AIM
From the records below, copy out exactly the lines from the one containing "stub that stands free above the wax" to the one containing "depsgraph = bpy.context.evaluated_depsgraph_get()", both included. Add nothing else.

SOURCE RECORDS

-- begin --

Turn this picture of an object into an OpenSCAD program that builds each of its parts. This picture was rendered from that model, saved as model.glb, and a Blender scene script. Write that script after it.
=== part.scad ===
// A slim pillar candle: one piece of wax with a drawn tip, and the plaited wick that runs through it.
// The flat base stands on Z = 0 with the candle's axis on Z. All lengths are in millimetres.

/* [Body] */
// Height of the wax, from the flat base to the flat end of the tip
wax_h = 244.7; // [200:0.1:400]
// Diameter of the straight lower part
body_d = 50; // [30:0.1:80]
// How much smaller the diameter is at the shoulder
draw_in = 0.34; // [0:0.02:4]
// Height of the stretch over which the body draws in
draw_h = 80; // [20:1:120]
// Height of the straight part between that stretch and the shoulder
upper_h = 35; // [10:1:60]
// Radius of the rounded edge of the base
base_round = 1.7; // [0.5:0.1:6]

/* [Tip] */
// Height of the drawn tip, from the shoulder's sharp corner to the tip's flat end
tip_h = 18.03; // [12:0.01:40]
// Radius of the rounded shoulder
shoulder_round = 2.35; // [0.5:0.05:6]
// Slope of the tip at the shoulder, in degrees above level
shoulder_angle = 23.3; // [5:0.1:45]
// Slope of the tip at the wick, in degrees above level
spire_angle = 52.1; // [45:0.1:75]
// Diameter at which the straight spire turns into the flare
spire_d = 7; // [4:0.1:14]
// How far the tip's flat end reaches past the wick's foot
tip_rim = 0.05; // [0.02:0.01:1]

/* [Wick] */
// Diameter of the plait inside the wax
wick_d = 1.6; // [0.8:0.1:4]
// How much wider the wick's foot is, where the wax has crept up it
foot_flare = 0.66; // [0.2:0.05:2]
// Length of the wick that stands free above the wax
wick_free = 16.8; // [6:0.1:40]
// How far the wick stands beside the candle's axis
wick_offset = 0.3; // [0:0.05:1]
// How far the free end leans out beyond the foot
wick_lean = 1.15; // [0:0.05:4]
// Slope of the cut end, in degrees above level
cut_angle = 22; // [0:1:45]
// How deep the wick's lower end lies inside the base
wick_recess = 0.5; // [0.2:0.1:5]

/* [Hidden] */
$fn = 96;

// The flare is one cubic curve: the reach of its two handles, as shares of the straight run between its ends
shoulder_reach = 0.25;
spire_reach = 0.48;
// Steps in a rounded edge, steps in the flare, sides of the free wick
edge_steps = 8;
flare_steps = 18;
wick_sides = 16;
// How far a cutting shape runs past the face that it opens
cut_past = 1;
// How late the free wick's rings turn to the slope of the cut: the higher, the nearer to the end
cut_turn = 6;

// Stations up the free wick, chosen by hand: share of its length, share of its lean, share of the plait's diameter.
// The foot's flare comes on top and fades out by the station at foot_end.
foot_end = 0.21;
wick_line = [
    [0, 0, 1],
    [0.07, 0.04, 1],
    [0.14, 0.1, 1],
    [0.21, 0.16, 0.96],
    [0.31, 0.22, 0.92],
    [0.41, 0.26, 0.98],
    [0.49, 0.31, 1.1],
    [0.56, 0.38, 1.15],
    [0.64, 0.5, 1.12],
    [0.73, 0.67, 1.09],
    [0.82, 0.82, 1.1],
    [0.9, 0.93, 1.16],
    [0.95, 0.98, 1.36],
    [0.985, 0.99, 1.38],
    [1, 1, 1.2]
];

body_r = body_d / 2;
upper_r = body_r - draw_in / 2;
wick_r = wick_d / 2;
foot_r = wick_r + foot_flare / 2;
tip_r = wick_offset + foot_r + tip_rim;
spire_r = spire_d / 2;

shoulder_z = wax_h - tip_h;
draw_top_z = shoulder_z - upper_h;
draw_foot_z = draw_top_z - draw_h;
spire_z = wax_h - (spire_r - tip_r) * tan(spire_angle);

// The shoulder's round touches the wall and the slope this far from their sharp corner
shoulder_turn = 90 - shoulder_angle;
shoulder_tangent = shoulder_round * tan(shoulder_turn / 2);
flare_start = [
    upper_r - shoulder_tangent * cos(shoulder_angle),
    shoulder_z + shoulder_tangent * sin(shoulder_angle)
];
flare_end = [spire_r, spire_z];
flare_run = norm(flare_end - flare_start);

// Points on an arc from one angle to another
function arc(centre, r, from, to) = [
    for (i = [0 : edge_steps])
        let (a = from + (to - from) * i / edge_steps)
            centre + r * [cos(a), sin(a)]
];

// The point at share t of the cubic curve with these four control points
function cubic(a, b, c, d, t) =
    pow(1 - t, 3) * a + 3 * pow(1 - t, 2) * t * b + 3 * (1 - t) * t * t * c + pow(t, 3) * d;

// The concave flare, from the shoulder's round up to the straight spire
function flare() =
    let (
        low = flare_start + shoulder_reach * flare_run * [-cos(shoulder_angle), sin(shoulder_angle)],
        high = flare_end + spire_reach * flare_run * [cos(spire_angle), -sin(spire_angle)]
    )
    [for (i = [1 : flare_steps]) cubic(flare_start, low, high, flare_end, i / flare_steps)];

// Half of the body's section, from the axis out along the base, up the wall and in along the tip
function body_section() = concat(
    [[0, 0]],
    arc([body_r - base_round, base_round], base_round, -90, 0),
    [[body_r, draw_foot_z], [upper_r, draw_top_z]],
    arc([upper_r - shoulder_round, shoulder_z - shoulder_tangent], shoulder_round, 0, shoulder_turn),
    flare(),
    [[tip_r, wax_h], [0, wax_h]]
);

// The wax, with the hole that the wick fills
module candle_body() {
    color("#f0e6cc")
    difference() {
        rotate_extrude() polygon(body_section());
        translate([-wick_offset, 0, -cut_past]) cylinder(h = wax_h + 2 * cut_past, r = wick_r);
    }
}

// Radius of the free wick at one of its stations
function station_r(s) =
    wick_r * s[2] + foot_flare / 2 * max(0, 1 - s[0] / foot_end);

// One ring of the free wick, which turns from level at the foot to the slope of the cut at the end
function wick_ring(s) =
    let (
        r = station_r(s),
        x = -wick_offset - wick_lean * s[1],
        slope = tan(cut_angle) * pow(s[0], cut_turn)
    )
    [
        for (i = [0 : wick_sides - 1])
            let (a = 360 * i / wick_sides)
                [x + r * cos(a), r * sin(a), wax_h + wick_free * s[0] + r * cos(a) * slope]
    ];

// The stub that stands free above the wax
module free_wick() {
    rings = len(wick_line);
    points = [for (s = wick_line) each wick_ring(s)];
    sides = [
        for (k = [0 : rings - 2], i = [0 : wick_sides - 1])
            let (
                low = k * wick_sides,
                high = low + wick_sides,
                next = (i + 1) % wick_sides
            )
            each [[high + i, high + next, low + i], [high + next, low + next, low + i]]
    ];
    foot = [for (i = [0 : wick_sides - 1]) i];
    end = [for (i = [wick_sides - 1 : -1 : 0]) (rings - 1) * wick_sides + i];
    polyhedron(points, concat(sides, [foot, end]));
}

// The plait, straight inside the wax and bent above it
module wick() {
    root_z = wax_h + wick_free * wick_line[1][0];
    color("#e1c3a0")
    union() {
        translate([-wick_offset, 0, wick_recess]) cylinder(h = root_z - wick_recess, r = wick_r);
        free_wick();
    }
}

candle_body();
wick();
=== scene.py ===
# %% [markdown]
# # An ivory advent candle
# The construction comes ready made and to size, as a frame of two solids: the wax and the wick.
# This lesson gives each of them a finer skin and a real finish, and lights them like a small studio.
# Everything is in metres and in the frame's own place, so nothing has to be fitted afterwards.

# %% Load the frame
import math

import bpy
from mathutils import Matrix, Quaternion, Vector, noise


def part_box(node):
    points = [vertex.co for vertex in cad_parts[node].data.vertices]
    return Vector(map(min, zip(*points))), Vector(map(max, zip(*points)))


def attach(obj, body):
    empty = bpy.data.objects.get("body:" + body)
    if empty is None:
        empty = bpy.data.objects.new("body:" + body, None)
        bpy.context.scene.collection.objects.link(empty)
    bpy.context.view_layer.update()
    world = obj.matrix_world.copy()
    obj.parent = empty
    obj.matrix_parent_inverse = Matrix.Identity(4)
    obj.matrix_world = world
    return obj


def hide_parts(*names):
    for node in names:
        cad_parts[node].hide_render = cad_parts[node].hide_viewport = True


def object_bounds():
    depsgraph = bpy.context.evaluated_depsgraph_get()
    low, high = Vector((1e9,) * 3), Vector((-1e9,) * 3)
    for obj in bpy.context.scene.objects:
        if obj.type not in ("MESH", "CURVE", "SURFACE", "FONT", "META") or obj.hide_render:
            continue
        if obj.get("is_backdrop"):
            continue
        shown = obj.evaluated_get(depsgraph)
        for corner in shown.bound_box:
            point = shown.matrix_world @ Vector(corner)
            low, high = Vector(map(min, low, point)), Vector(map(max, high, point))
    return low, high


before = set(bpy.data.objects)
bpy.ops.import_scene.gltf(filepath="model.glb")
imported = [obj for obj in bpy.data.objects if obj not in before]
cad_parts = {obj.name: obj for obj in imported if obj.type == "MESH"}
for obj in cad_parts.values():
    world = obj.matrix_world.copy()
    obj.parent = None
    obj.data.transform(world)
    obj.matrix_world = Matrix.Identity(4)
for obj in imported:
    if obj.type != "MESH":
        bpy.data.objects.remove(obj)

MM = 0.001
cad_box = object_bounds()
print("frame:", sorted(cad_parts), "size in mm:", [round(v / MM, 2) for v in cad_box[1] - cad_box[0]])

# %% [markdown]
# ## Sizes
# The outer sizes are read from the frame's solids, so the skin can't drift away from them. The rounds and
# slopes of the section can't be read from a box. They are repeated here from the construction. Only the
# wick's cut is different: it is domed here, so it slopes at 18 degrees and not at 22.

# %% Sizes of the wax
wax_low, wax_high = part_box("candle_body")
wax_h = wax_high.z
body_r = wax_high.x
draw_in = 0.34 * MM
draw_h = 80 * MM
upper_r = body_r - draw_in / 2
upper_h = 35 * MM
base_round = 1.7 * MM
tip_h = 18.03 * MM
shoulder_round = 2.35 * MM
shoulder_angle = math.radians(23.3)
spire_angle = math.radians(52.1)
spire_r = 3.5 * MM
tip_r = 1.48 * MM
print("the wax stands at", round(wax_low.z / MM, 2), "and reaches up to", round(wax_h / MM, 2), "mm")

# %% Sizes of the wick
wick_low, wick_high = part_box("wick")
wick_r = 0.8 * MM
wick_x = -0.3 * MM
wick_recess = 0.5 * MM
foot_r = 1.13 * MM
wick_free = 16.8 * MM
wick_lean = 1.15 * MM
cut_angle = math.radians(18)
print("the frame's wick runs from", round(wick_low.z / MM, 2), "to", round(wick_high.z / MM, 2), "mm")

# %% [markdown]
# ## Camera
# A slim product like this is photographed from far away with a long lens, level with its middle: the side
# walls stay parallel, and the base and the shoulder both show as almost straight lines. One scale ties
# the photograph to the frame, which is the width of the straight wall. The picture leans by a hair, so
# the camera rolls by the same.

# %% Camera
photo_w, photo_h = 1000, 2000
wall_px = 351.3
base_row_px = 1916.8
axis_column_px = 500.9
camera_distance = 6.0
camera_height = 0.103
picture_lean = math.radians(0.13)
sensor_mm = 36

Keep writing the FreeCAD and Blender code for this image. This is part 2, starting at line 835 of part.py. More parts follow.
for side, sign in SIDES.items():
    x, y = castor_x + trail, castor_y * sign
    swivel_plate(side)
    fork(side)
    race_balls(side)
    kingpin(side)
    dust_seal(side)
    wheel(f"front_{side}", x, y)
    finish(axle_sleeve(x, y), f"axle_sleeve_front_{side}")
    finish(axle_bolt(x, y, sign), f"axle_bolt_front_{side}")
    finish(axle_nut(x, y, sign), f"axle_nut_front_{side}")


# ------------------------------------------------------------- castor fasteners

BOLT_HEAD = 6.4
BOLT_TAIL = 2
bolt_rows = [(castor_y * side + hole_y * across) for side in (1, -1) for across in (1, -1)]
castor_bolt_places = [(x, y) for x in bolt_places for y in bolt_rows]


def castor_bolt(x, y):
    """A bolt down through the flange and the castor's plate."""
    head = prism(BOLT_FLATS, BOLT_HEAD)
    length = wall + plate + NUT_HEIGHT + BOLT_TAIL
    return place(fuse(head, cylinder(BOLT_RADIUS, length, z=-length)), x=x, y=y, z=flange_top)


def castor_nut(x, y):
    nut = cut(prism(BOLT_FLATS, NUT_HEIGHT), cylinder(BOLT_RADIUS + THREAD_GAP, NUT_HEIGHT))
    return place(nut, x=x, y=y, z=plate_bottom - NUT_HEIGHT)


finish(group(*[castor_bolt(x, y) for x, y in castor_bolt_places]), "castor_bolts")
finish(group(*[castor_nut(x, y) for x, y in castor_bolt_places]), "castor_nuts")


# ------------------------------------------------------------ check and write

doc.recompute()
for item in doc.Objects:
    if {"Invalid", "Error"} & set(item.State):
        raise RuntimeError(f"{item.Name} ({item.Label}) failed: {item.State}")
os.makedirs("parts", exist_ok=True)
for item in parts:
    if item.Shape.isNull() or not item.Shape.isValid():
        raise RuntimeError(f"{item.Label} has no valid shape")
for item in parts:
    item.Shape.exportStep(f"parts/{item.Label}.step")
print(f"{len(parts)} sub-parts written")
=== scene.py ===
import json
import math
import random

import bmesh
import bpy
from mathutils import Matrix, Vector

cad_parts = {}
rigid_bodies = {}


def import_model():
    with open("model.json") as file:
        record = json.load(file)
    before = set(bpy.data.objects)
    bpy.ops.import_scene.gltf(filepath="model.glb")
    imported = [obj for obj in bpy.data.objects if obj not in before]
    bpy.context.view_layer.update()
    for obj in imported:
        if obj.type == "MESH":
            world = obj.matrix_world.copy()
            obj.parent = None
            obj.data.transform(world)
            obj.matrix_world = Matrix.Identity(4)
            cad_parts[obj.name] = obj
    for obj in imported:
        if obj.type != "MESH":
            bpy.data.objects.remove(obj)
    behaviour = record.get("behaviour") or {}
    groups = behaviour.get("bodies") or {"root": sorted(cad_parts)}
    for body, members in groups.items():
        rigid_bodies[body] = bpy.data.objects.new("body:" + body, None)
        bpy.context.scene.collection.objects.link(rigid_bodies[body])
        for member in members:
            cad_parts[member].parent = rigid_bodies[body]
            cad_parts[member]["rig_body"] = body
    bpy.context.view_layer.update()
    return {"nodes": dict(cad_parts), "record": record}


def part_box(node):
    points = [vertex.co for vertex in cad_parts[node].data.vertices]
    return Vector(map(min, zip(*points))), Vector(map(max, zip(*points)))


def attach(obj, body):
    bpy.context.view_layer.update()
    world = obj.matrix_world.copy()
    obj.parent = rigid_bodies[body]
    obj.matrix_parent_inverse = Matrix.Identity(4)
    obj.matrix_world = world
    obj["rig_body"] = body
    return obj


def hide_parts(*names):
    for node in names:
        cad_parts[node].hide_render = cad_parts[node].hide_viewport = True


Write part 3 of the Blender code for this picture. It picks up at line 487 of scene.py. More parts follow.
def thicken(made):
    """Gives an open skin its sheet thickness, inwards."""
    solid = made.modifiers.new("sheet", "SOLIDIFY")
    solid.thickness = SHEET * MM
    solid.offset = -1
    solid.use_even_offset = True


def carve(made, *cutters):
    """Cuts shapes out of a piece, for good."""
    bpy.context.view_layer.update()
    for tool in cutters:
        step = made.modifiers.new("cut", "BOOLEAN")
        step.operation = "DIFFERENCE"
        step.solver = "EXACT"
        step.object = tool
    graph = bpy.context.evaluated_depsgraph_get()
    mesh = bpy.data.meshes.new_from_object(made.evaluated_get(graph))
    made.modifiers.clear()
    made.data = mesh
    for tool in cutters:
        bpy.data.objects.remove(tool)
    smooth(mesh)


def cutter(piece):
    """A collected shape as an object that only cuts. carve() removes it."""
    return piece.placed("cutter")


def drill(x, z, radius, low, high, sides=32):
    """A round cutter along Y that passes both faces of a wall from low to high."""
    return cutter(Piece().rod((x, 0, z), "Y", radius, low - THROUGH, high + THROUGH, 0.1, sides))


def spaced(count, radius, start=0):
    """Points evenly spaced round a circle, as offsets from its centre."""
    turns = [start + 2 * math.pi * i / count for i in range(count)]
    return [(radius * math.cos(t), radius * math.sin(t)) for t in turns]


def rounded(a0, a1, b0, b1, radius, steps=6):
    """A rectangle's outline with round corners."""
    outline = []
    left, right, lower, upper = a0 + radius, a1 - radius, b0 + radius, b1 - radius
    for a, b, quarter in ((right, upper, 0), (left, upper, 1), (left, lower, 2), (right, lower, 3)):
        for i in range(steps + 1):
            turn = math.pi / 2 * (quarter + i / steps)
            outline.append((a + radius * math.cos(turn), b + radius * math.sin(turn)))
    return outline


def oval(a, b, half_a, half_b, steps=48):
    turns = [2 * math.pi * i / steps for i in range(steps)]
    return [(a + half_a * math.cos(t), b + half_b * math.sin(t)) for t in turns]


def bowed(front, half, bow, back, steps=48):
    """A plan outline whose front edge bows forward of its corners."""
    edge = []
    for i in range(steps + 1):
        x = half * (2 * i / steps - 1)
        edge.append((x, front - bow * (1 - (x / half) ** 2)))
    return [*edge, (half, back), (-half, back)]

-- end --

EXERCISE SOLUTION
// The stub that stands free above the wax
module free_wick() {
    rings = len(wick_line);
    points = [for (s = wick_line) each wick_ring(s)];
    sides = [
        for (k = [0 : rings - 2], i = [0 : wick_sides - 1])
            let (
                low = k * wick_sides,
                high = low + wick_sides,
                next = (i + 1) % wick_sides
            )
            each [[high + i, high + next, low + i], [high + next, low + next, low + i]]
    ];
    foot = [for (i = [0 : wick_sides - 1]) i];
    end = [for (i = [wick_sides - 1 : -1 : 0]) (rings - 1) * wick_sides + i];
    polyhedron(points, concat(sides, [foot, end]));
}

// The plait, straight inside the wax and bent above it
module wick() {
    root_z = wax_h + wick_free * wick_line[1][0];
    color("#e1c3a0")
    union() {
        translate([-wick_offset, 0, wick_recess]) cylinder(h = root_z - wick_recess, r = wick_r);
        free_wick();
    }
}

candle_body();
wick();
=== scene.py ===
# %% [markdown]
# # An ivory advent candle
# The construction comes ready made and to size, as a frame of two solids: the wax and the wick.
# This lesson gives each of them a finer skin and a real finish, and lights them like a small studio.
# Everything is in metres and in the frame's own place, so nothing has to be fitted afterwards.

# %% Load the frame
import math

import bpy
from mathutils import Matrix, Quaternion, Vector, noise


def part_box(node):
    points = [vertex.co for vertex in cad_parts[node].data.vertices]
    return Vector(map(min, zip(*points))), Vector(map(max, zip(*points)))


def attach(obj, body):
    empty = bpy.data.objects.get("body:" + body)
    if empty is None:
        empty = bpy.data.objects.new("body:" + body, None)
        bpy.context.scene.collection.objects.link(empty)
    bpy.context.view_layer.update()
    world = obj.matrix_world.copy()
    obj.parent = empty
    obj.matrix_parent_inverse = Matrix.Identity(4)
    obj.matrix_world = world
    return obj


def hide_parts(*names):
    for node in names:
        cad_parts[node].hide_render = cad_parts[node].hide_viewport = True


def object_bounds():
    depsgraph = bpy.context.evaluated_depsgraph_get()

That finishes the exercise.